INFORMATION PROVIDED:
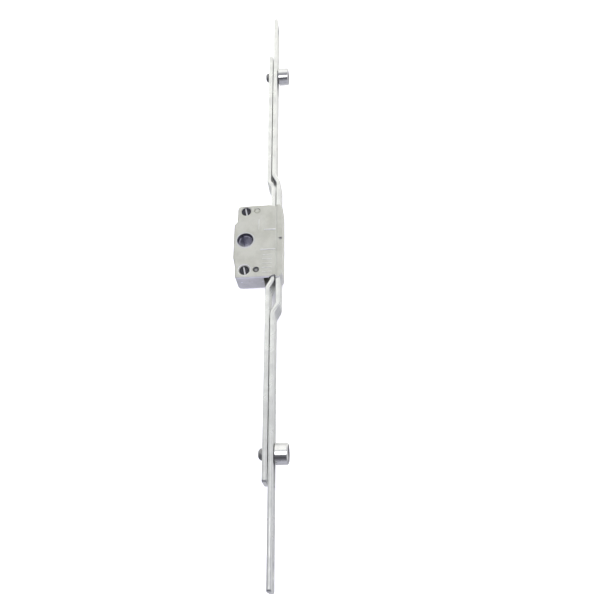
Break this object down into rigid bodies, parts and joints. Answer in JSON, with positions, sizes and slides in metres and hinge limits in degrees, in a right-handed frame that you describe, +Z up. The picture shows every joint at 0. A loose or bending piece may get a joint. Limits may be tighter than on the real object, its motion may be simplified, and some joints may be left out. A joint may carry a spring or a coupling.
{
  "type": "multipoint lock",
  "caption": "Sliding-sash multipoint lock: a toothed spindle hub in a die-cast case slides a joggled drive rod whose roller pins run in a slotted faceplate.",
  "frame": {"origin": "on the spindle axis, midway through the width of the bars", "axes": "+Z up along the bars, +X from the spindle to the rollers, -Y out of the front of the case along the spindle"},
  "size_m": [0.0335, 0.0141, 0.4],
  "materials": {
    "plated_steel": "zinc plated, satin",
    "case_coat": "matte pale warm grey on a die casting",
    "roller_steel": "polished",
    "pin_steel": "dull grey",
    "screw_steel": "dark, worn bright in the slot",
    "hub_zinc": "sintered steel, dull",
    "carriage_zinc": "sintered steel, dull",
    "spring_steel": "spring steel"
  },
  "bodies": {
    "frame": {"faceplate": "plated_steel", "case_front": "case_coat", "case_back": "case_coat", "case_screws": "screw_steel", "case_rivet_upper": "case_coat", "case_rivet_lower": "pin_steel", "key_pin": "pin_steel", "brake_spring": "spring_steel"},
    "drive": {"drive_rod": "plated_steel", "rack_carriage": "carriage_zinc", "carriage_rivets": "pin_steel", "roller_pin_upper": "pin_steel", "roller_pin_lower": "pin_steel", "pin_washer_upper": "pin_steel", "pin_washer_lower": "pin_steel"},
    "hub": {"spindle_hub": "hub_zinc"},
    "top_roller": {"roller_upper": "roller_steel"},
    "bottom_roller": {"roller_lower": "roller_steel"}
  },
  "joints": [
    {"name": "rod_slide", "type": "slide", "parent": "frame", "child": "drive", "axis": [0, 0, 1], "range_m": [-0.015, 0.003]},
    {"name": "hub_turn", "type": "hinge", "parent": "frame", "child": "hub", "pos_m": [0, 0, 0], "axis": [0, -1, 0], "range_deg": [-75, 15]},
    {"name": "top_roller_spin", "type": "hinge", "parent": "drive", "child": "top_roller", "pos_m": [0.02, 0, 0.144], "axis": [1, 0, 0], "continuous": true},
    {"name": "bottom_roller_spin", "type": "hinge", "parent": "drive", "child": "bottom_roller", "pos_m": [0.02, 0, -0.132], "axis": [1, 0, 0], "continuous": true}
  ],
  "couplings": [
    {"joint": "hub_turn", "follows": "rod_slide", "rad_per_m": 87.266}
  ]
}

PROBLEM:
Reproduce the whole listing word for word.

RESULT:
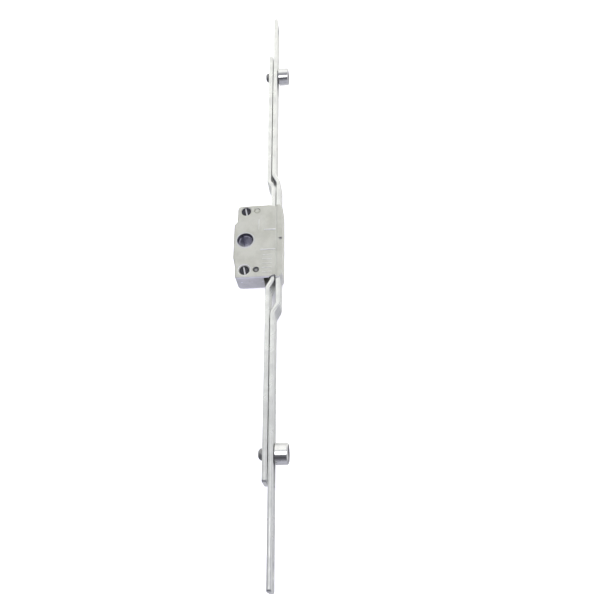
Break this object down into rigid bodies, parts and joints. Answer in JSON, with positions, sizes and slides in metres and hinge limits in degrees, in a right-handed frame that you describe, +Z up. The picture shows every joint at 0. A loose or bending piece may get a joint. Limits may be tighter than on the real object, its motion may be simplified, and some joints may be left out. A joint may carry a spring or a coupling.
{
  "type": "multipoint lock",
  "caption": "Sliding-sash multipoint lock: a toothed spindle hub in a die-cast case slides a joggled drive rod whose roller pins run in a slotted faceplate.",
  "frame": {"origin": "on the spindle axis, midway through the width of the bars", "axes": "+Z up along the bars, +X from the spindle to the rollers, -Y out of the front of the case along the spindle"},
  "size_m": [0.0335, 0.0141, 0.4],
  "materials": {
    "plated_steel": "zinc plated, satin",
    "case_coat": "matte pale warm grey on a die casting",
    "roller_steel": "polished",
    "pin_steel": "dull grey",
    "screw_steel": "dark, worn bright in the slot",
    "hub_zinc": "sintered steel, dull",
    "carriage_zinc": "sintered steel, dull",
    "spring_steel": "spring steel"
  },
  "bodies": {
    "frame": {"faceplate": "plated_steel", "case_front": "case_coat", "case_back": "case_coat", "case_screws": "screw_steel", "case_rivet_upper": "case_coat", "case_rivet_lower": "pin_steel", "key_pin": "pin_steel", "brake_spring": "spring_steel"},
    "drive": {"drive_rod": "plated_steel", "rack_carriage": "carriage_zinc", "carriage_rivets": "pin_steel", "roller_pin_upper": "pin_steel", "roller_pin_lower": "pin_steel", "pin_washer_upper": "pin_steel", "pin_washer_lower": "pin_steel"},
    "hub": {"spindle_hub": "hub_zinc"},
    "top_roller": {"roller_upper": "roller_steel"},
    "bottom_roller": {"roller_lower": "roller_steel"}
  },
  "joints": [
    {"name": "rod_slide", "type": "slide", "parent": "frame", "child": "drive", "axis": [0, 0, 1], "range_m": [-0.015, 0.003]},
    {"name": "hub_turn", "type": "hinge", "parent": "frame", "child": "hub", "pos_m": [0, 0, 0], "axis": [0, -1, 0], "range_deg": [-75, 15]},
    {"name": "top_roller_spin", "type": "hinge", "parent": "drive", "child": "top_roller", "pos_m": [0.02, 0, 0.144], "axis": [1, 0, 0], "continuous": true},
    {"name": "bottom_roller_spin", "type": "hinge", "parent": "drive", "child": "bottom_roller", "pos_m": [0.02, 0, -0.132], "axis": [1, 0, 0], "continuous": true}
  ],
  "couplings": [
    {"joint": "hub_turn", "follows": "rod_slide", "rad_per_m": 87.266}
  ]
}